STEPS are being taken to improve south-west Victoria’s low tourist yield, after it was revealed a majority of international visitors choose not to venture out of Melbourne.
Tourism Australia has suggested its restaurant-themed national campaign will encourage more foreign tourists to regions noted for agriculture and viticulture.
Great South Coast group chairman Chris O’Connor said it was commonly understood that international visitors held Australian produce in high regard, especially Victorian-produced cheese and wine.
“There is a lot of potential in this new campaign for the south-west,” the Corangamite Shire mayor said.

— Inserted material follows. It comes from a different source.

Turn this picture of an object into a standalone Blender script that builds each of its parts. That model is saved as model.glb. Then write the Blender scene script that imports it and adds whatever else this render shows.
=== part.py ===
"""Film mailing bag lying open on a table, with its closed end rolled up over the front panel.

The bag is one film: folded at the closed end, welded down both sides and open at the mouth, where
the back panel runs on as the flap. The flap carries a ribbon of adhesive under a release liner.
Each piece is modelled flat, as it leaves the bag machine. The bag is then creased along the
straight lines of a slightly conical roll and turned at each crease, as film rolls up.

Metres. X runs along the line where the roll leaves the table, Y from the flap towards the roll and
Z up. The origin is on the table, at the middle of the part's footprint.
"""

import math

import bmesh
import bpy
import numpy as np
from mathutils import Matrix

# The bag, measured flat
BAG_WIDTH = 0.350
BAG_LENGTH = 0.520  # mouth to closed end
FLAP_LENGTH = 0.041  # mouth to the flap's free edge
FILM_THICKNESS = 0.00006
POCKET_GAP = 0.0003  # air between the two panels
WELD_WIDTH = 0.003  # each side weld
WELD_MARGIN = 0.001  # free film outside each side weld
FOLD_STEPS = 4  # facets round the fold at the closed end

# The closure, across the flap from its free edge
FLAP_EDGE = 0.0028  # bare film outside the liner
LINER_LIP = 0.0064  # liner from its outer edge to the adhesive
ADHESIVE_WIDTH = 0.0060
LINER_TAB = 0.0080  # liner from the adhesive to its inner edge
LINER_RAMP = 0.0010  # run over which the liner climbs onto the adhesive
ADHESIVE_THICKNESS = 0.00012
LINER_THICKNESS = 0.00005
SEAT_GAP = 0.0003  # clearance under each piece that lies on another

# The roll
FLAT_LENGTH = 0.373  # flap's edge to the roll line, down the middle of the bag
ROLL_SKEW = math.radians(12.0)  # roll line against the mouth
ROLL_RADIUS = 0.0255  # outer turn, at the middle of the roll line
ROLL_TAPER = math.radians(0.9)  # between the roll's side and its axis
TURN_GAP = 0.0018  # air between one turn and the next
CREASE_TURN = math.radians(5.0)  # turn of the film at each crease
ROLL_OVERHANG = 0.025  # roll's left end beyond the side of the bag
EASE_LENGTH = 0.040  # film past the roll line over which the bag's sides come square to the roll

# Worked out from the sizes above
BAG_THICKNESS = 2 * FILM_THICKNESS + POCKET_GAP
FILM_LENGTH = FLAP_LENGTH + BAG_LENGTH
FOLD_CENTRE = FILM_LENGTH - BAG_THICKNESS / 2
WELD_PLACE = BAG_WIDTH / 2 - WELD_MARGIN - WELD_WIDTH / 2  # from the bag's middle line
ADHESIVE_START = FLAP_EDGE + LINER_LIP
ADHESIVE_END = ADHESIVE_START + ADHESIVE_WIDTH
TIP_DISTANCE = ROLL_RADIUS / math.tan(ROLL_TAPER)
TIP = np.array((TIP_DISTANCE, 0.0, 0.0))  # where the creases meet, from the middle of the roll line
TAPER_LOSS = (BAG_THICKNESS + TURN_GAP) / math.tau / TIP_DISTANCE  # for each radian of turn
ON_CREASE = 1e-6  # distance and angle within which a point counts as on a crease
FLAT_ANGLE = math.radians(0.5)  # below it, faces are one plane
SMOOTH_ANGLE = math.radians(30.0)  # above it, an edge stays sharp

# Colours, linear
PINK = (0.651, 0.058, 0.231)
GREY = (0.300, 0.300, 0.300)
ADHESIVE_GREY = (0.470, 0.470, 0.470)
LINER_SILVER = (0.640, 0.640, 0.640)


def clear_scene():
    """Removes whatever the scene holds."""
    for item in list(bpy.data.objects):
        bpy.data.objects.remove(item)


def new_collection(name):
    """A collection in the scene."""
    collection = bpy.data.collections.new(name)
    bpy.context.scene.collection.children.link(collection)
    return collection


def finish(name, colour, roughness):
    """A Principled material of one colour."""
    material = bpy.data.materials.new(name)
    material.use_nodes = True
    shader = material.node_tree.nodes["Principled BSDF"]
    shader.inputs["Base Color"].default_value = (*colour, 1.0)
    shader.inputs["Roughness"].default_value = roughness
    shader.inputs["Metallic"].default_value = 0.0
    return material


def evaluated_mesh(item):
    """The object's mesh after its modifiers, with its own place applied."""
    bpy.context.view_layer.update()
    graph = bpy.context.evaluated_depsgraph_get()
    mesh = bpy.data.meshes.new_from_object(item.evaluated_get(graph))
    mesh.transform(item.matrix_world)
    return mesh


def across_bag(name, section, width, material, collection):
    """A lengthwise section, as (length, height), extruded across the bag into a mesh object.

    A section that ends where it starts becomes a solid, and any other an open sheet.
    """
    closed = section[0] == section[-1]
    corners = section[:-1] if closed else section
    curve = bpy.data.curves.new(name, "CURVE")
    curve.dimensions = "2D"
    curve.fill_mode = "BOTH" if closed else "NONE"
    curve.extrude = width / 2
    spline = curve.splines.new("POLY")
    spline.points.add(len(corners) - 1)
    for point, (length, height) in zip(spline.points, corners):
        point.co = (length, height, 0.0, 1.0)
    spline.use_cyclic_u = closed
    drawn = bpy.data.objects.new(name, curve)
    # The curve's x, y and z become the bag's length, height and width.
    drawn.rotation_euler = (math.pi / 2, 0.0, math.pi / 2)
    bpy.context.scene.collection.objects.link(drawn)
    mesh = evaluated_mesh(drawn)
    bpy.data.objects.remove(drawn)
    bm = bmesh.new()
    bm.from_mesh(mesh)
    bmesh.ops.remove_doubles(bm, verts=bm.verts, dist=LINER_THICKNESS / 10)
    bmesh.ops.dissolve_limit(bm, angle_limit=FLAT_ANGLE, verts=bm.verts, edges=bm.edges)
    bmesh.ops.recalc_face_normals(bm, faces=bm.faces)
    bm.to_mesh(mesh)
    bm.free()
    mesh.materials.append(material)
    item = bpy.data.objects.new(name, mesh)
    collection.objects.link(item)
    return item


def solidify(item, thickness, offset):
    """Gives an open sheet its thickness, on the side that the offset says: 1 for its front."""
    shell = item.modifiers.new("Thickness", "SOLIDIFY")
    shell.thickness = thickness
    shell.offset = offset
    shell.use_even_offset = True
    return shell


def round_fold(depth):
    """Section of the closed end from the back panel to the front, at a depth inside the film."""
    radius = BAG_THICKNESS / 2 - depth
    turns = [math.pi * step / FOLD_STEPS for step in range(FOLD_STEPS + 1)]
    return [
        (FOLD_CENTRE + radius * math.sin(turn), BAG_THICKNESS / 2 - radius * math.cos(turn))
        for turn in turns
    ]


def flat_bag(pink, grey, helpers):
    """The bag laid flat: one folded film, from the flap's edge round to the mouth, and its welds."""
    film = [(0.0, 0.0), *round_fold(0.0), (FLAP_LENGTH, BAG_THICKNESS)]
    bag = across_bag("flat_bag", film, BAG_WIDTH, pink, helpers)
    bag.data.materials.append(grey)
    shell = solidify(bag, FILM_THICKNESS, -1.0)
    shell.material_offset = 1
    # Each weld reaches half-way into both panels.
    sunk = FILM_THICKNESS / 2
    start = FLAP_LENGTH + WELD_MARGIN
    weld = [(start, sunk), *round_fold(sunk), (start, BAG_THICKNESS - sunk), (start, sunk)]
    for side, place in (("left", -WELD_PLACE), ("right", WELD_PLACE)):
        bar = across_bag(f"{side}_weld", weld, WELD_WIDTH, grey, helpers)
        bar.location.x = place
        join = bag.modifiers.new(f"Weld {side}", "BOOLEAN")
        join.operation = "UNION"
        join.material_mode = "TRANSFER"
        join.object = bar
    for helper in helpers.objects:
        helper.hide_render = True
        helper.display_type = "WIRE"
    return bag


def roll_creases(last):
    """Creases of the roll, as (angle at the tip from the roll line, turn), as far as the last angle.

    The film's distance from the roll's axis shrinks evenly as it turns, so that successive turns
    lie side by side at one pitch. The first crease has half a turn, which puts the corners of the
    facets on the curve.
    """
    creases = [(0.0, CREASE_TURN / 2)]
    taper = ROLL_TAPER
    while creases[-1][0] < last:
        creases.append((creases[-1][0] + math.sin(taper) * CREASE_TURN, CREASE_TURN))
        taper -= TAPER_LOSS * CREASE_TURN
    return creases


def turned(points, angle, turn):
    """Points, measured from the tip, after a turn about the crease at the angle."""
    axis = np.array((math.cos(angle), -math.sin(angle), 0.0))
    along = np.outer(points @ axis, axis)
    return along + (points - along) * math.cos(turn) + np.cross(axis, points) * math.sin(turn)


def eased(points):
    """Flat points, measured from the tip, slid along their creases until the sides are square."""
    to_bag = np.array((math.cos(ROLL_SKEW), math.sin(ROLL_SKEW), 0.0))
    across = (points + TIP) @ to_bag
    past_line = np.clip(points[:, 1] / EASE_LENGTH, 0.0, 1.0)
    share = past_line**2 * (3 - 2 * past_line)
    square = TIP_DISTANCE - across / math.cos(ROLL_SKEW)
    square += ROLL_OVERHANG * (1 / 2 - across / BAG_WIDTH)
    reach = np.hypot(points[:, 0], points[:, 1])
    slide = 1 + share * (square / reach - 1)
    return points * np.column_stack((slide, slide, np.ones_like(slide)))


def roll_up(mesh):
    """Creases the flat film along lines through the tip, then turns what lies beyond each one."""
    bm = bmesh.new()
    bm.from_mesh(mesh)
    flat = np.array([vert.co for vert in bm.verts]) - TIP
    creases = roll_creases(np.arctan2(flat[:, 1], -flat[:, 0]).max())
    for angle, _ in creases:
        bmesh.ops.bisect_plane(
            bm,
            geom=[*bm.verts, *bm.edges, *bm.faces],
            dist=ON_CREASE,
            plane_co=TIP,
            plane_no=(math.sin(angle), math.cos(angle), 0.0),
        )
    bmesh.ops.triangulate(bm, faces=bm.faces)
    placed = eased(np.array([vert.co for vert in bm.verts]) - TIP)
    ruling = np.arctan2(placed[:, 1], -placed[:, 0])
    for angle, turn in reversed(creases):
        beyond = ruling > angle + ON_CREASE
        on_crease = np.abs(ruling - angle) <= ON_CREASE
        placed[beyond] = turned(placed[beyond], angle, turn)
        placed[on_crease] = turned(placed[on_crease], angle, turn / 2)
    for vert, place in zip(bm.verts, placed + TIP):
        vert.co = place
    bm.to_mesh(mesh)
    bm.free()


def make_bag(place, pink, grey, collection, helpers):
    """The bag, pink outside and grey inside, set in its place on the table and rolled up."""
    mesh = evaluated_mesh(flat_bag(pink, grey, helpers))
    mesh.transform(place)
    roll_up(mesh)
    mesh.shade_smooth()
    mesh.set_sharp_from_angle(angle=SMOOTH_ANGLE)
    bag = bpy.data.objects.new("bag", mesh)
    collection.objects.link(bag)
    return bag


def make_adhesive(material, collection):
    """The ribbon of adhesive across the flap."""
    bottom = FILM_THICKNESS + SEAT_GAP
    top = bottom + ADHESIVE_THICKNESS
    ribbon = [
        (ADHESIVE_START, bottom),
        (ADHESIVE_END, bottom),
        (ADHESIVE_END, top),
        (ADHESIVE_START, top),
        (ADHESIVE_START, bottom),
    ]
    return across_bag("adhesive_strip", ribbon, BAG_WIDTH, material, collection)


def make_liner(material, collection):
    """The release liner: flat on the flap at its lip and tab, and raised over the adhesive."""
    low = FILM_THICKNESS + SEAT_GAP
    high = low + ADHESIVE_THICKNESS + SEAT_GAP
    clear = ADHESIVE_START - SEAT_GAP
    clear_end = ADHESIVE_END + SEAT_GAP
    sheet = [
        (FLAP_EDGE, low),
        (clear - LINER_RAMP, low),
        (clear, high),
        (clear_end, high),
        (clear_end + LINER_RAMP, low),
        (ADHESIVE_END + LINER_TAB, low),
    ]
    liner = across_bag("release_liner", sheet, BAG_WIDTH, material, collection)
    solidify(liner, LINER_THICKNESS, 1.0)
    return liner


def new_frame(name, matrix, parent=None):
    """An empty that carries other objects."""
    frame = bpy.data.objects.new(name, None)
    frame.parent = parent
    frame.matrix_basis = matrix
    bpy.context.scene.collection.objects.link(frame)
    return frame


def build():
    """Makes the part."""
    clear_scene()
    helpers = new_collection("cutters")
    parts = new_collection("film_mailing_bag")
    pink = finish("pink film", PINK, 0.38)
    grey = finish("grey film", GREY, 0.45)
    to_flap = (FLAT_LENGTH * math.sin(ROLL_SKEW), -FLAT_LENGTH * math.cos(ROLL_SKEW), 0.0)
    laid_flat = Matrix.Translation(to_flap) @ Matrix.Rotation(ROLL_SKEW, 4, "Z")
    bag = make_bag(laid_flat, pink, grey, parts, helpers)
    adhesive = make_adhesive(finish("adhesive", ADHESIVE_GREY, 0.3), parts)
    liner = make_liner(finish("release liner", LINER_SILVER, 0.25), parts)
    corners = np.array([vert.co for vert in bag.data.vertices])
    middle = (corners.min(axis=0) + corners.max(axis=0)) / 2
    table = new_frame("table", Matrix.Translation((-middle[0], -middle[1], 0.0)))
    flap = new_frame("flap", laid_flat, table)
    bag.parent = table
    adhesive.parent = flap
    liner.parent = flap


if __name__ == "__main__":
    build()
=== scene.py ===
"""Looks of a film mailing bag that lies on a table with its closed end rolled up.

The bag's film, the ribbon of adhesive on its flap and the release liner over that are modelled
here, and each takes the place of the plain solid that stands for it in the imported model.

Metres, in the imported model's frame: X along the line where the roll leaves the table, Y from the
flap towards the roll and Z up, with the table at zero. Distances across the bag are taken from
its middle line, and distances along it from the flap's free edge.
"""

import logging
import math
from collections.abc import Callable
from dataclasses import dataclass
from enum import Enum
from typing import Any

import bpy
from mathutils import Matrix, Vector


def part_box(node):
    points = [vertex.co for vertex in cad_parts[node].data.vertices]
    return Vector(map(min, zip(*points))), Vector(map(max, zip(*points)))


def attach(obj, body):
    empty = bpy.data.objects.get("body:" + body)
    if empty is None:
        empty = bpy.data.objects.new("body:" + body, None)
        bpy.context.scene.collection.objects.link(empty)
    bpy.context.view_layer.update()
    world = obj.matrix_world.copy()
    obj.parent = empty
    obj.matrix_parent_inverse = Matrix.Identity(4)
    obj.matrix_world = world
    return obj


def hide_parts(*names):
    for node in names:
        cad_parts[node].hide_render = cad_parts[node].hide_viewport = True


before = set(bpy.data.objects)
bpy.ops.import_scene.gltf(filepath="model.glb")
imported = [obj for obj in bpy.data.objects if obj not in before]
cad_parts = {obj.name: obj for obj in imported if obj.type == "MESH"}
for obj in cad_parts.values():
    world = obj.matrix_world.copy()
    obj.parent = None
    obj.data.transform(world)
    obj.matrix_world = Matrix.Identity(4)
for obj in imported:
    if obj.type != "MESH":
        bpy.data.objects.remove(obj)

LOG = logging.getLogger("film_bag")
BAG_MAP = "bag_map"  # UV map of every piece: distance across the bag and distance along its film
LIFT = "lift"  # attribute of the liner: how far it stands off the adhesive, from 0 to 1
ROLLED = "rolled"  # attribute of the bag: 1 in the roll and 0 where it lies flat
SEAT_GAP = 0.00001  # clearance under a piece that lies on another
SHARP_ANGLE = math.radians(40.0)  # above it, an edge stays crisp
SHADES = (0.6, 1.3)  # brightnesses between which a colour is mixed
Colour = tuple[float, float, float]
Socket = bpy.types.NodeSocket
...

“All the research shows that international visitors are keen on nature-based tourism, seeing the great outdoors, as well as sampling local food and wine and buying produce that’s unique to the area.”

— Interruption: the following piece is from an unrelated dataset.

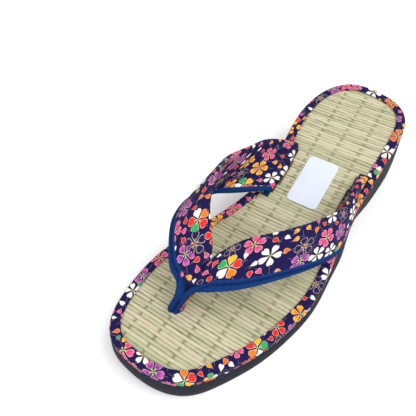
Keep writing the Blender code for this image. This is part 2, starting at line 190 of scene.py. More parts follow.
# Fineness of the visible surfaces
OUTLINE_POINTS = 720
PROFILE_POINTS = 1001
BAND_COLUMNS = 33
ROWS_PER_STATION = 14
SOLE_ROWS = 14
STRAP_COLUMNS = 34
FOLD_POINTS = 7
PIPING_SIDES = 40
PIPING_ROWS = 260
POST_COLUMNS = 12
POST_ROWS = 50
BED_STRIPS = 160
MOTIF_BATCH = 4000
MM = 0.001

# Pitch of the threads, the stitches and the sole's lines: the last in metres, the others in mm
COTTON_THREAD = 0.42
PIPING_THREAD = 0.5
LABEL_THREAD = 0.55
STITCH_PITCH = 1.9
SOLE_LINE_PITCH = 0.00085

# Colours of the materials, linear; a pair holds the two that a mask mixes
NAVY = ((0.006, 0.004, 0.045), (0.011, 0.007, 0.078))
PETAL_LINE = (0.62, 0.47, 0.30)
STAMENS = (0.75, 0.62, 0.35)
HEARTS = ((0.16, 0.42, 0.09), (0.72, 0.02, 0.02))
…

Figures released by the Bureau of Statistics earlier this month showed more than 1.1 million people visited Melbourne last financial year yet only a 10th of those ventured outside the state capital.

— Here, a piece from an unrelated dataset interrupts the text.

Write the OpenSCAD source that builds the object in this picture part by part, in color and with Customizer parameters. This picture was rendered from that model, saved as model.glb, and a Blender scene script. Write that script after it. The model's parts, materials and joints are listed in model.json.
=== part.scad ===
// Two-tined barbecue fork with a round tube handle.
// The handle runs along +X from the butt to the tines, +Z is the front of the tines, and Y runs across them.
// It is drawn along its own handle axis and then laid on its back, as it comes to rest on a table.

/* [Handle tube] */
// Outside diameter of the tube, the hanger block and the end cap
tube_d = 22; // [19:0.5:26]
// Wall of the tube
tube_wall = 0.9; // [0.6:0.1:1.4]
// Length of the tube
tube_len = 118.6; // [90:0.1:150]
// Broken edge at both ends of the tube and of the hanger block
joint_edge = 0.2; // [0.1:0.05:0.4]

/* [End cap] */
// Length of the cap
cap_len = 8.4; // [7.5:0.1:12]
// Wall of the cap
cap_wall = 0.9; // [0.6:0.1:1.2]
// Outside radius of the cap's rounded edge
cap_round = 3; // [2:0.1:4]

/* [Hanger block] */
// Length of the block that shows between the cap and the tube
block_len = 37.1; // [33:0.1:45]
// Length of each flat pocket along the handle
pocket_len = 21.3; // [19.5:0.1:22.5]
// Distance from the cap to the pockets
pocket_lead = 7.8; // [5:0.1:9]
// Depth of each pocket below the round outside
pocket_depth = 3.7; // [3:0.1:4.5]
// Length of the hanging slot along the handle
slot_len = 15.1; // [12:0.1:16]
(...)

The Great Ocean Road was the second-most popular destination in Victoria following Melbourne, with Ballarat, Bendigo, the Yarra Valley and Phillip Island also making the top 10.
Cr O’Connor said local government, regional authorities and several tourism boards had been working with charter groups and associated businesses to encourage more international visitors to stay longer in the south west.
“That’s something that would really suit local hotels, bed and breakfast providers, other businesses — having tourists staying here overnight more often,” he said.
“If they come down, see the Twelve Apostles and return to Melbourne all in the same day then we’re not getting the economic spin-off that we could with longer visits.”